Managing Bottlerocket instances
Bottlerocket isn’t intended to be managed with a shell. Indeed, there is little of the OS that requires management, and what is required is accomplished by the HTTP API, the command-line client (eksctl), or the web console.
To update you need to deploy an update container onto the instance. See the bottlerocket-update-operator (a Kubernetes operator) on GitHub. Bottlerocket accomplishes single-step updates using the “two partition pattern,” where the image has two bootable partitions on disk. Once an update has been successfully written to the inactive partition, the priority bits in the GUID partition table of each partition are swapped and the “active” and “inactive” partitions roles are reversed. Upon reboot, the system is upgraded, or, in the event of an error, rolled back to the last known-good image.

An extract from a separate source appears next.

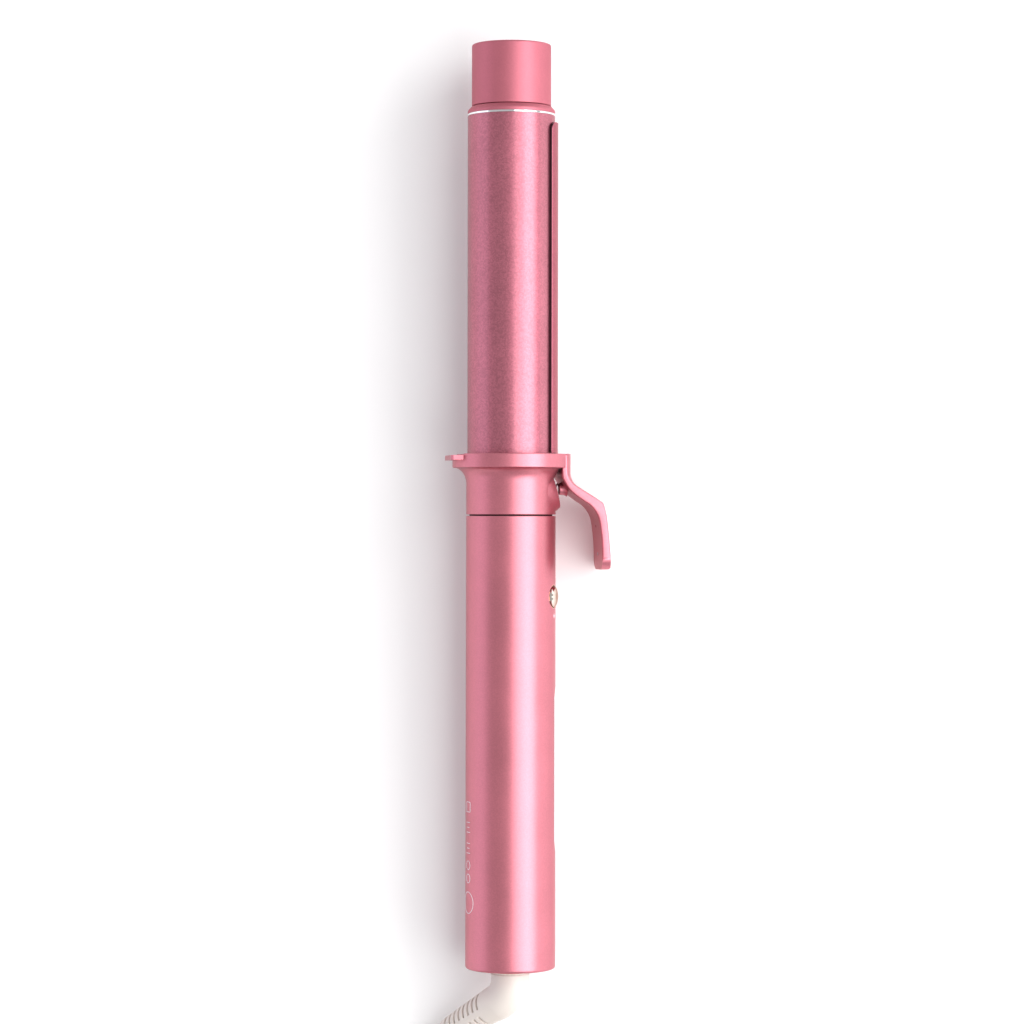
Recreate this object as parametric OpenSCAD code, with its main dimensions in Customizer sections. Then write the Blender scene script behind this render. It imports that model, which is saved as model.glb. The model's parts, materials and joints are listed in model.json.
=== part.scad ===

There are no packages that can be installed, only containers, and updates are image based, as in NanoBSD and other embedded operating systems. The reason behind this decision was explained by Jeff Barr, AWS evangelist:
Instead of a package update system, Bottlerocket uses a simple, image-based model that allows for a rapid and complete rollback if necessary. This removes opportunities for conflicts and breakage, and makes it easier for you to apply fleet-wide updates with confidence using orchestrators such as EKS.
To access a Bottlerocket instance directly you run a “control” container, which is managed by a separate instance of containerd. This container runs the AWS SSM agent so you can execute remote commands or start a shell on one or more instances. The control container is enabled by default.
There is also an administrative container that runs on the internal control plane of the instance (I.e. on a separate containerd instance). Once enabled, this admin container runs an SSH server that allows you to log in as ec2-user using your Amazon-registered SSH key. While this is useful for debugging, it is not really suitable for making configuration changes due to the security policies of these instances.